I’m drawn to dystopian tales: The Lottery, 1984, Farenheit 451, On The Beach, Woman on the Edge of Time, The Handmaid’s Tale, The Children of Men, Oryx and Crake. (Thinking about this last one still triggers a shudder; I’m not ready for the sequel yet.) And Shades of Grey (by Jasper Fforde, not the other book with a similar title).

But I’ve developed a habit of shying away from books written by men. (This quirk is keeping me from Jonathan Franzen.) However, my friend Dan posted on Goodreads that he was reading The Dog Stars. Although we don’t have a lot of books in common, Dan has impeccable taste.
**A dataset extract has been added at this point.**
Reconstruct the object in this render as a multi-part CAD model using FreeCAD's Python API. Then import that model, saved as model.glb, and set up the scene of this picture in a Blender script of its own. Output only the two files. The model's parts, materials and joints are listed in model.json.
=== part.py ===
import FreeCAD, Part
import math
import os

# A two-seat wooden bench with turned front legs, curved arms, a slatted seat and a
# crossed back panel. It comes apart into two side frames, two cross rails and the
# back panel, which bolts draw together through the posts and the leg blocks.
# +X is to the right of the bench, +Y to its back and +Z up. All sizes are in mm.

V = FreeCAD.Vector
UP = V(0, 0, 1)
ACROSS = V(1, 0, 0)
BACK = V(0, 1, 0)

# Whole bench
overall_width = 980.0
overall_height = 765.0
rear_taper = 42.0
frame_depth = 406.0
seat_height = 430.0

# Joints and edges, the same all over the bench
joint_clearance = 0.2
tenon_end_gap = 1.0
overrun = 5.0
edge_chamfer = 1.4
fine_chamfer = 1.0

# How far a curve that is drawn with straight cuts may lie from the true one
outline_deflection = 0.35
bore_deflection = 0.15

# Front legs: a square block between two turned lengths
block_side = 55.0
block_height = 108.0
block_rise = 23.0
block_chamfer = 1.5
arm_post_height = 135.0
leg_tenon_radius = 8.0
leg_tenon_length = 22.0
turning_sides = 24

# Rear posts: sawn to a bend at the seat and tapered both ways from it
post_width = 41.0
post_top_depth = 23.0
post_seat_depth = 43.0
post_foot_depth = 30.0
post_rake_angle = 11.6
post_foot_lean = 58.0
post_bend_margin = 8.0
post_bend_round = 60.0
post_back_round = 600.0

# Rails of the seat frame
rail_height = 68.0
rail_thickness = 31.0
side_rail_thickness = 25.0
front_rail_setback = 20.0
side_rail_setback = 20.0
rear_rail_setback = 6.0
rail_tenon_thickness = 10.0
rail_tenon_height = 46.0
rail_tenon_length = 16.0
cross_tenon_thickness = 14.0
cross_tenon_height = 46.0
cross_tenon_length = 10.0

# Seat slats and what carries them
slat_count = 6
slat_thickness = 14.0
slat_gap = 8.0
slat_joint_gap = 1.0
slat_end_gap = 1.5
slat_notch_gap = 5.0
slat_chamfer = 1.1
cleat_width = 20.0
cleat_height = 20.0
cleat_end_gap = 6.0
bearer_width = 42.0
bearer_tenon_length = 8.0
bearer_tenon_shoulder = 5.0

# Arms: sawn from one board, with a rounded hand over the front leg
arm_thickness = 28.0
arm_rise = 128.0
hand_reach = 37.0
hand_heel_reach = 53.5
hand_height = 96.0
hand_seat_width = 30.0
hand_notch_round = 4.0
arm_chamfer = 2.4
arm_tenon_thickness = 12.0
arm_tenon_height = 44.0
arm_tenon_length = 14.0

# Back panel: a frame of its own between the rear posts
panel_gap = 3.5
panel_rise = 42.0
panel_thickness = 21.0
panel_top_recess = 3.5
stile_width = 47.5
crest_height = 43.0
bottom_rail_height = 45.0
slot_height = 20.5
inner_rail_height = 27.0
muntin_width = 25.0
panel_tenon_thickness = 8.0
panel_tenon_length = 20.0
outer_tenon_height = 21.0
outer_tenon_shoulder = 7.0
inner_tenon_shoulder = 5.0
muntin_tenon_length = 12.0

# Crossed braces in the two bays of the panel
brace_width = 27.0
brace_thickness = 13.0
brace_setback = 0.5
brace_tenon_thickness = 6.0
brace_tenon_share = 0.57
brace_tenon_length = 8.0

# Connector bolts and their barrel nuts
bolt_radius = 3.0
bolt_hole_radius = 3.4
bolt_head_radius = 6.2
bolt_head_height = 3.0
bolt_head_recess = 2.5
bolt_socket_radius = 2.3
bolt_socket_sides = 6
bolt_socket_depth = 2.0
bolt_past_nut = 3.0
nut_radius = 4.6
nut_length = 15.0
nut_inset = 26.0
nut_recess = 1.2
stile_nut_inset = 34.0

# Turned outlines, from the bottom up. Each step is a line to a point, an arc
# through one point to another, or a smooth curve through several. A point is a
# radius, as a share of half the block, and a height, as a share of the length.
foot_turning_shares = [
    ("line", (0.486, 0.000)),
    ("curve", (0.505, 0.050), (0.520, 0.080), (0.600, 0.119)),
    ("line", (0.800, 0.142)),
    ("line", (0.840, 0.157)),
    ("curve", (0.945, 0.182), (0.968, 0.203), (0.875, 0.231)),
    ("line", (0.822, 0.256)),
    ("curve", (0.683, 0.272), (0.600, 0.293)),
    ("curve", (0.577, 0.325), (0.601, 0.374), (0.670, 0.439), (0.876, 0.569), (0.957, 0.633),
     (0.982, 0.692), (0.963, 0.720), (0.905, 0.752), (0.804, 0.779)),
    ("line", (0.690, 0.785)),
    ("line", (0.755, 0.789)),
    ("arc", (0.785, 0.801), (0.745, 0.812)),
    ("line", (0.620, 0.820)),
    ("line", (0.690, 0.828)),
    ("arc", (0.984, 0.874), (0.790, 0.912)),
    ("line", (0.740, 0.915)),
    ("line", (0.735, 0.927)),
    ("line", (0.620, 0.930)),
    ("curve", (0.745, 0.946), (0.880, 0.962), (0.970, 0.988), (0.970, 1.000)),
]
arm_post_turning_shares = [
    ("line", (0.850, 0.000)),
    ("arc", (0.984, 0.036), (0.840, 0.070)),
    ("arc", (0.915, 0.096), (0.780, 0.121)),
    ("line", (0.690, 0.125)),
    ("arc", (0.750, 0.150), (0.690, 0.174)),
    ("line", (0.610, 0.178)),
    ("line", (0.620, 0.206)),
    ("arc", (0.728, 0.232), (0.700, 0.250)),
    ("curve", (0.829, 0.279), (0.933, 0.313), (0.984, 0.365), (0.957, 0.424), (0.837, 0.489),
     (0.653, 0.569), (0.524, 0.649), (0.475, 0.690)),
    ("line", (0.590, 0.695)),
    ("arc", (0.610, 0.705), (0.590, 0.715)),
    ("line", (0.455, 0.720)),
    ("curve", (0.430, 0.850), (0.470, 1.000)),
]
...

So, I gave The Dog Stars a try.

At a little over three hundred pages, with brief paragraphs and chapters, it’s well suited to short attention spans caused by muggy summer days or too much web clicking. It’s readable. There is action, and reflection, and a lean-ness to the story that echoes its theme.

A turn-off for me, in reading male authors, is how they mangle their female characters. Especially when the main character—or, even worse, when the first-person narrator—is a woman. (Dickens is a special case, though he’s created many drippy female characters.) Perhaps Heller’s novel works its magic because the main character is a man, Hig.
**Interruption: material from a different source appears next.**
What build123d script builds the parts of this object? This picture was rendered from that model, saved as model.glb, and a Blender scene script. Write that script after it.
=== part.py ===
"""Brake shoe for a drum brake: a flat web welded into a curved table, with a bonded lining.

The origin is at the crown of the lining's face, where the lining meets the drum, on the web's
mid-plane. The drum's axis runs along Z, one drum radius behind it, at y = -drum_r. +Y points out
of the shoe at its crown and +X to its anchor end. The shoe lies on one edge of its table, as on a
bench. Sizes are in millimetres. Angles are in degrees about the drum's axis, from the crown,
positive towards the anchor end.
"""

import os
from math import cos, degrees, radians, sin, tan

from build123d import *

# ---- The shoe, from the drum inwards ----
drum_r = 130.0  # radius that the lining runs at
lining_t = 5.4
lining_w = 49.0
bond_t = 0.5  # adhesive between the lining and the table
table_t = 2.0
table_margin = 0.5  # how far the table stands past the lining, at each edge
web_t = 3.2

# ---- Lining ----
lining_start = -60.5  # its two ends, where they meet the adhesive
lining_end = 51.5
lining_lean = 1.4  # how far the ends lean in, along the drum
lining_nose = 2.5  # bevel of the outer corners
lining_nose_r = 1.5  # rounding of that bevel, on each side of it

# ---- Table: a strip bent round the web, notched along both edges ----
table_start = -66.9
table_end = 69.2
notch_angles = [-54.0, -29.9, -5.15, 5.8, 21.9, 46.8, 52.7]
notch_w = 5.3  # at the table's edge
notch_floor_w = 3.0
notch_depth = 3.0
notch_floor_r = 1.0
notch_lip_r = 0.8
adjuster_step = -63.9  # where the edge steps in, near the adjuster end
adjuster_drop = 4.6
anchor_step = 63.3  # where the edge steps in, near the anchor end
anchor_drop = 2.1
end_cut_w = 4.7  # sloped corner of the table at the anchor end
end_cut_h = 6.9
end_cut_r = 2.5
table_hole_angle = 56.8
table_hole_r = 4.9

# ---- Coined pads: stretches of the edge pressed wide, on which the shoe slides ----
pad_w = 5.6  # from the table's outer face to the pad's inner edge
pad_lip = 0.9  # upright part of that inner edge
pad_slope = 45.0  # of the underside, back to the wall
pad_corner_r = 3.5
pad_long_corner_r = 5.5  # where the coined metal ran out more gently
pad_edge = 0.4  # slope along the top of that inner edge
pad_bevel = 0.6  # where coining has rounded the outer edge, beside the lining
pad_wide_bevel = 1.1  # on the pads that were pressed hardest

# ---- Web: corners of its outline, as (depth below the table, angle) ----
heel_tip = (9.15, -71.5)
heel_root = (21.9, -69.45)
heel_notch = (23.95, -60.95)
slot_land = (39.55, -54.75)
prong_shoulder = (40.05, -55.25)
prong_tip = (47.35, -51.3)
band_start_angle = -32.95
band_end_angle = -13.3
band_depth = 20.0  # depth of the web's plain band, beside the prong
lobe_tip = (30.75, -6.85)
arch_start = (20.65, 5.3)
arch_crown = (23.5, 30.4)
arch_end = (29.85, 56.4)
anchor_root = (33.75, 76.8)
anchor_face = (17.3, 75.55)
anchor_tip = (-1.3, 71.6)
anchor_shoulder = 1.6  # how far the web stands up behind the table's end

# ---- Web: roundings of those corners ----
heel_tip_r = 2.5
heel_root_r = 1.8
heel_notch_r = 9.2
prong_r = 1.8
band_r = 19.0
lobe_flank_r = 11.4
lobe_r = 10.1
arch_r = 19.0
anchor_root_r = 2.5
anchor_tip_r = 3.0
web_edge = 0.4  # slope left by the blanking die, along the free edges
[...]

Pilot, hunter, gardener, fisherman, Hig has also, occasionally, been a writer, so it’s plausible that he’d take the time to record his innermost thoughts. Bad stuff has happened, so it’s understandable that his thoughts are sometimes jumbled.

Apples used to be one of the sweetest things. In North America. Why they were such a treat, why the student currying favor left one on the teacher’s desk. Honey and apples. Molasses. Maple sugar in the north woods. A candy cane at Christmas. Visions of sugarplums dancing in their heads. Sometimes in the fall on the way back from a patrol we land at an orchard north of Longmont. Acres and acres of apples, varieties I don’t know the names of, most of the trees long dead for lack of water, those living along the still flowing old ditches gone scraggly, bristling with new shoots, reverting to some kind of wildness, the apples stunted and pecked, ravaged by caterpillars, but sweet. Sweeter than before. Whatever is left of whatever they distill is more concentrated in their complete and dangerous freedom.

While reading The Dog Stars, you may find yourself worrying if or when the bad stuff might happen for real, rather than only—safely—in a novel.

But I think you’ll also find your ordinary life just a little sweeter.